Why Ferguson’s Pipes Rattled: Behind the Sudden Drop in America’s Supply Giant
Ferguson plc’s stock has just shuddered—down 9.7% in five days. What caused the world’s leading supplier of plumbing and HVAC to spring a leak?
The Merger That Changed Everything (and Nothing)
Ferguson completed its highly anticipated U.S. merger on August 1, 2024, a move designed to cement its North American dominance. Shareholders cheered as the group became wholly owned by Ferguson Enterprises Inc., promising streamlined governance and a more direct play on the $55 trillion U.S. housing market. Yet, mergers—like plumbing systems—require time to settle. While the boardroom basked in strategic ambition, the market’s patience wore thin: the share price, which had soared 35.5% in six months and 13.2% over a year, abruptly lost nearly a tenth of its value in a single week.
When the Housing Engine Sputters
Ferguson’s fortunes are welded to the American housing cycle. The latest data are a cold shower: U.S. home prices slipped 0.4% in April, and home sales in May fell 0.7%, marking a 6.3% annual drop. Single-family starts and permits are both down over 6% year-over-year, and multi-family construction is even softer. With interest rates anchored around 6.5% and affordability still squeezed, the pipes feeding Ferguson’s order book are running slower than investors hoped. Moody’s projects only “fairly steady values” ahead, offering little comfort to a company with 60% of U.S. revenue tied to repair and improvement, and 32% to new builds.
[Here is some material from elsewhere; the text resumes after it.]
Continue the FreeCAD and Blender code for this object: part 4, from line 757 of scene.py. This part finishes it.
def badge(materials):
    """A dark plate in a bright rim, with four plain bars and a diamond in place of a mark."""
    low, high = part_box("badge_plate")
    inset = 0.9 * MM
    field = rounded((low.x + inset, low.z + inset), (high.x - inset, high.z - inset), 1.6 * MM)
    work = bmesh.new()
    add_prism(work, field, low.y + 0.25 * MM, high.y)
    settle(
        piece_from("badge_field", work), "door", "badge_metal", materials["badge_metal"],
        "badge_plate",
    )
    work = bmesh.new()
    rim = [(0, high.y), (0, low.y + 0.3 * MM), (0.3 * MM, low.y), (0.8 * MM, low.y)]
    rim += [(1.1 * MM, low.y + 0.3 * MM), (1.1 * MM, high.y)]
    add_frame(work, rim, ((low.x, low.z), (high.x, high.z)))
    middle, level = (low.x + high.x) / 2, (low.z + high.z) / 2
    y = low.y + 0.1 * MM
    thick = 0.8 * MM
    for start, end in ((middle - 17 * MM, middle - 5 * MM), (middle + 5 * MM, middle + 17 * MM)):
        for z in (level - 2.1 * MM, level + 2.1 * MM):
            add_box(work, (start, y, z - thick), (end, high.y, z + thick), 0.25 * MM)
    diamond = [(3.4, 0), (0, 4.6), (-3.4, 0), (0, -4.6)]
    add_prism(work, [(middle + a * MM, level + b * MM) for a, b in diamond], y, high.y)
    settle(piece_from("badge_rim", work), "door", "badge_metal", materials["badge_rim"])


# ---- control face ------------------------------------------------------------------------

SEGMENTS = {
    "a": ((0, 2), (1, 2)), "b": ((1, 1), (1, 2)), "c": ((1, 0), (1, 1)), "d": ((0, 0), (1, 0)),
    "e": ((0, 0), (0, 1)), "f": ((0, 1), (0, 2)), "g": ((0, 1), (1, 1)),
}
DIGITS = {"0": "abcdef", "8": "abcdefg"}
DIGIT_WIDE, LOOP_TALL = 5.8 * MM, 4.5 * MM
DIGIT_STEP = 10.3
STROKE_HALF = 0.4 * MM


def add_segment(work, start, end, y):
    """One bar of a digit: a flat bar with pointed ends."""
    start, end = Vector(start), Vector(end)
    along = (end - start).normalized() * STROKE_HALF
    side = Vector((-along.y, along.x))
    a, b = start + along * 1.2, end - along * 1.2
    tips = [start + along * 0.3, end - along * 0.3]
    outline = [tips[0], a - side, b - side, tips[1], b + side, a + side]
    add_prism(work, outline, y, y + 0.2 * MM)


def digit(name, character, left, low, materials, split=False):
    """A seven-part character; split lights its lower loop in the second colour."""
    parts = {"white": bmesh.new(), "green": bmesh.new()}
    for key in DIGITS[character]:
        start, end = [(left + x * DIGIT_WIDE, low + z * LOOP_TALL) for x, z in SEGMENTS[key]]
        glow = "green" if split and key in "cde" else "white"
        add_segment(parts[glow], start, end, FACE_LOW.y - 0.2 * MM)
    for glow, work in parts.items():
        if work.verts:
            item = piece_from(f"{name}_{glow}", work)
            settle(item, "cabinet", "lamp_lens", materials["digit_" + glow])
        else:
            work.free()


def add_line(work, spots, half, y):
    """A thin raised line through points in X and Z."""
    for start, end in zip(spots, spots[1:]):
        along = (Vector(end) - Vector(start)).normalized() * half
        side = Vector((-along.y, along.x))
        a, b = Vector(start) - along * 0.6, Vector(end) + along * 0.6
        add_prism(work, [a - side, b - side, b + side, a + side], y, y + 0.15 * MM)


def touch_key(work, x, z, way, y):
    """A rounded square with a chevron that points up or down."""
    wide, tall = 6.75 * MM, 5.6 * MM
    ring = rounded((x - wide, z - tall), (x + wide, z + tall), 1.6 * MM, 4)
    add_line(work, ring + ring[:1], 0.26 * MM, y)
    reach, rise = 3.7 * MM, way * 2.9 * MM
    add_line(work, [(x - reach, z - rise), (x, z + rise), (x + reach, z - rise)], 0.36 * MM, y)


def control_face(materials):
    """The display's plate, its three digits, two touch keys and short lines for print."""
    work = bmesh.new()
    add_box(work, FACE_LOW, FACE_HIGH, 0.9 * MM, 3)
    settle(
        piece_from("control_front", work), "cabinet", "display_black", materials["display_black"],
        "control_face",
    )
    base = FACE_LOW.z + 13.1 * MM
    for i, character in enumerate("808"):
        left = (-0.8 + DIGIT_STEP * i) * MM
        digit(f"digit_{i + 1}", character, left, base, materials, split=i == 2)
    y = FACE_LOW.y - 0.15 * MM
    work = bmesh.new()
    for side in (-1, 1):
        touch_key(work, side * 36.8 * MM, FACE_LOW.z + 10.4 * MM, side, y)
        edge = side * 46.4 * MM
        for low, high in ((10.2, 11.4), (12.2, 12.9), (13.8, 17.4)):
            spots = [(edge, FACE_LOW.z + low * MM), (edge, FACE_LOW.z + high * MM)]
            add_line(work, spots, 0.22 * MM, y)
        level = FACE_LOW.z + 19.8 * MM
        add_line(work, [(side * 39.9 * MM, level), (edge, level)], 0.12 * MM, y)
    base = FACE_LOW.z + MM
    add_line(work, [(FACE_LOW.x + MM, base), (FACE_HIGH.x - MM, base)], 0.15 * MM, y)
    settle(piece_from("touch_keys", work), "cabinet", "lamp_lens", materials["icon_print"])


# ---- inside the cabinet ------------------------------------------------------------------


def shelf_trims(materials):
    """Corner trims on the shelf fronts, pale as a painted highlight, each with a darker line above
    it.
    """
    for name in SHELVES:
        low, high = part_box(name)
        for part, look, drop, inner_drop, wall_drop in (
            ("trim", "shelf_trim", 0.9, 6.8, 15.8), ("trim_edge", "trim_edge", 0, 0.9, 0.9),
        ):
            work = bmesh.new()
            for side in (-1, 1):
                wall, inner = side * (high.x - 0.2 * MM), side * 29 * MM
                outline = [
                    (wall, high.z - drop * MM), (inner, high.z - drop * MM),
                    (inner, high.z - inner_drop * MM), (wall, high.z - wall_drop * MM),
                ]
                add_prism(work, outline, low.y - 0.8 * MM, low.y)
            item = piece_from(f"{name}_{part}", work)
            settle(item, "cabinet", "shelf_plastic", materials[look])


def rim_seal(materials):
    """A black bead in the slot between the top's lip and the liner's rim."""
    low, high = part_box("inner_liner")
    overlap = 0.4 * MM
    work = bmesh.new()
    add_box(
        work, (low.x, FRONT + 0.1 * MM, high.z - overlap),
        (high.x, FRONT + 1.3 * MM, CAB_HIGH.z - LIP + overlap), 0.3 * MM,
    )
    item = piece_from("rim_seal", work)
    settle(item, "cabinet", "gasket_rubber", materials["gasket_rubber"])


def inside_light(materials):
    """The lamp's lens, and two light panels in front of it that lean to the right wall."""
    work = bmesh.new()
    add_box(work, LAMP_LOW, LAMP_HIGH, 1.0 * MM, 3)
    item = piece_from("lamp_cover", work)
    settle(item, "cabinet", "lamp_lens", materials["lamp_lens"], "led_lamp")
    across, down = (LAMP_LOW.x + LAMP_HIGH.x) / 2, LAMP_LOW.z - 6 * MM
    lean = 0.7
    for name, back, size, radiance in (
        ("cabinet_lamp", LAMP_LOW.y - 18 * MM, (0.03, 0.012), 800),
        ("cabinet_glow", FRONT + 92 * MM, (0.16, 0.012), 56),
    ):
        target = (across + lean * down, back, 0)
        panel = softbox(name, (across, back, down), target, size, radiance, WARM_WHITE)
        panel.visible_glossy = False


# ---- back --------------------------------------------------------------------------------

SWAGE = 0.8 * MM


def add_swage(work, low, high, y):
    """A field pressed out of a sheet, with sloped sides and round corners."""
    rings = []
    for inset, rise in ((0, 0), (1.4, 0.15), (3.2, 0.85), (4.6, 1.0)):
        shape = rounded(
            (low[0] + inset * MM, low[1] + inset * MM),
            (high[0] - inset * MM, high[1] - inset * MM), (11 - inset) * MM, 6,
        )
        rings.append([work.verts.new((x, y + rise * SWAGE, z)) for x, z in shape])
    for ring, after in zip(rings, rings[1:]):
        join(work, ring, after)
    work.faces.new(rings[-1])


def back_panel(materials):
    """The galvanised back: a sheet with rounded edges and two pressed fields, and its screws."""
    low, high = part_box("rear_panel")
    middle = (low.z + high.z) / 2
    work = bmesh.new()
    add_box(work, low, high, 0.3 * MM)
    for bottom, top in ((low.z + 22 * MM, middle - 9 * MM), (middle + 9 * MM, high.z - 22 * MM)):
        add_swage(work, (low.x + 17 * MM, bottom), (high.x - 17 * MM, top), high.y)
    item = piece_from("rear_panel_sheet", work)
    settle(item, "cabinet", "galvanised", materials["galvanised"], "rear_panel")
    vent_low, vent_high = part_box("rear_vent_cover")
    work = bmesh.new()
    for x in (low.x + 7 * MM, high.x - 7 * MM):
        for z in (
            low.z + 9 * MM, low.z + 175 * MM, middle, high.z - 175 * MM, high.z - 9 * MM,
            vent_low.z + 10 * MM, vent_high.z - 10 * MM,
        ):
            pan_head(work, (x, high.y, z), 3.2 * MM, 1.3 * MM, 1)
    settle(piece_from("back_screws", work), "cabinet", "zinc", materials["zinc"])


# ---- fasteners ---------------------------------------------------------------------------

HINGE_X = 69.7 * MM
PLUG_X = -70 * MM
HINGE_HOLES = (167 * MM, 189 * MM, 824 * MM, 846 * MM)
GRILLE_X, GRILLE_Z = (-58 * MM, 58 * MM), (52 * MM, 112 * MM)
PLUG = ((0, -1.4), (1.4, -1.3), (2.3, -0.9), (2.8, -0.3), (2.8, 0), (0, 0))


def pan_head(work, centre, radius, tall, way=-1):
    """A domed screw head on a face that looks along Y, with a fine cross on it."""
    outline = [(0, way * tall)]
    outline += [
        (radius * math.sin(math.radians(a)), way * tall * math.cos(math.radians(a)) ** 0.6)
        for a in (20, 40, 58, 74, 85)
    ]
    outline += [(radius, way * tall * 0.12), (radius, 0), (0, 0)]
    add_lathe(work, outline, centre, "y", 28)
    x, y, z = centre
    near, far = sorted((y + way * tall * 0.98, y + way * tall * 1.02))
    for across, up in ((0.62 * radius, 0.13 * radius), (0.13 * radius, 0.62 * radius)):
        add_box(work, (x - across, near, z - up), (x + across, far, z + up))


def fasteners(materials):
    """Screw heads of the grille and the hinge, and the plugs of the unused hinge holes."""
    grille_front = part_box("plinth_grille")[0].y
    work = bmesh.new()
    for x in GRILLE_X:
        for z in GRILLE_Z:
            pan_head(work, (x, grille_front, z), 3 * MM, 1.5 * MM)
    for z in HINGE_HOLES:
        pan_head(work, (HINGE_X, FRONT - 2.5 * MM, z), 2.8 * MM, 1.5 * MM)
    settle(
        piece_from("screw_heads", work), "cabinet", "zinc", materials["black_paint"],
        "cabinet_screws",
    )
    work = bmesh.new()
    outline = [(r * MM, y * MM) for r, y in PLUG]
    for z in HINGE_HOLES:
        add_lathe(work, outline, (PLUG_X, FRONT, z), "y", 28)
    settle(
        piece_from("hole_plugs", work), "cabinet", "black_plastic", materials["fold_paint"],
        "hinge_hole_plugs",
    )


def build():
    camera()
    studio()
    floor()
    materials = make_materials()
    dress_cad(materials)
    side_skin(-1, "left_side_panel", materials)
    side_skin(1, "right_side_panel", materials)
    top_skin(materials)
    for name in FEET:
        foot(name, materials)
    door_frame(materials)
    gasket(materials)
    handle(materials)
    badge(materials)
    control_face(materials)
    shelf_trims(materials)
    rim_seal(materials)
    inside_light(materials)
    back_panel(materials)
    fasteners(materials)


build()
The Numbers Behind the Noise
Ferguson’s Q4 2024 results read like an exercise in resilience and realism. Net sales for the year slid 0.3% to $29.6 billion, while adjusted operating profit shrank 3.2% to $2.8 billion. Organic revenue—a purist’s test of core health—fell 2.4%. Yet, the company squeezed out a 30.5% gross margin, up slightly, and maintained a healthy 9.5% operating margin for the year. Adjusted diluted EPS ticked down only 1.5%, to $9.69. Return on equity, though still muscular at 29.1%, has been trending down from the previous year’s 36.5%. Cash flow, too, is under pressure: free cash flow to sales dropped from 7.1% to 4.6% year-over-year.
Margin Squeeze and the Price of Stability
With supply chain snags easing, Ferguson faces a new foe: margin compression. The pivot towards HVAC products and deflation in key commodities have taken the shine off prior quarters’ profits. The Q4 adjusted operating margin of 10.8% is impressive, but guidance for fiscal 2025 (9.0% to 9.5%) hints at tightening ahead. Analysts are split: Jefferies’ Philip Ng maintains a bullish $235 target, while Citi’s Anthony Pettinari holds steady at $168. The consensus hovers at $221, just above current prices—suggesting the market is bracing for more than a temporary chill.
Macro Storms and Geopolitical Clouds
Beyond the spreadsheets, geopolitics and macroeconomics are brewing a perfect storm. The Federal Reserve’s deeper-than-expected rate cuts loom, but not soon enough to jolt housing demand. Global supply chains remain frail, business confidence is brittle, and U.S.-China tensions inject uncertainty into every industrial forecast. Add the specter of a mild U.S. recession in 2025, and Ferguson’s exposure to cyclical demand looks suddenly precarious.
Dividends and Defensive Moves
Investors seeking comfort in yield can point to Ferguson’s $0.79 quarterly dividend (1.5% yield) and a net debt/EBITDA ratio of just 1.1x—hardly reckless. Ten acquisitions in FY2024 added $400 million in annualized revenue, signaling ongoing appetite for consolidation. Yet, even these positives have been overshadowed by the market’s short-term memory: 82% institutional ownership has not immunized the stock from volatility, with a beta of 1.15 amplifying the swings.
The Verdict: Plumbing the Depths or Laying New Pipe?
The recent drop is a cocktail of sectoral malaise, macro headwinds, and post-merger jitters. Ferguson’s fundamentals remain robust, but the market is demanding more than defensive metrics—it wants proof that growth will return as housing recovers and margins stabilize. Until then, Ferguson’s pipes will rattle with every tremor in the real economy.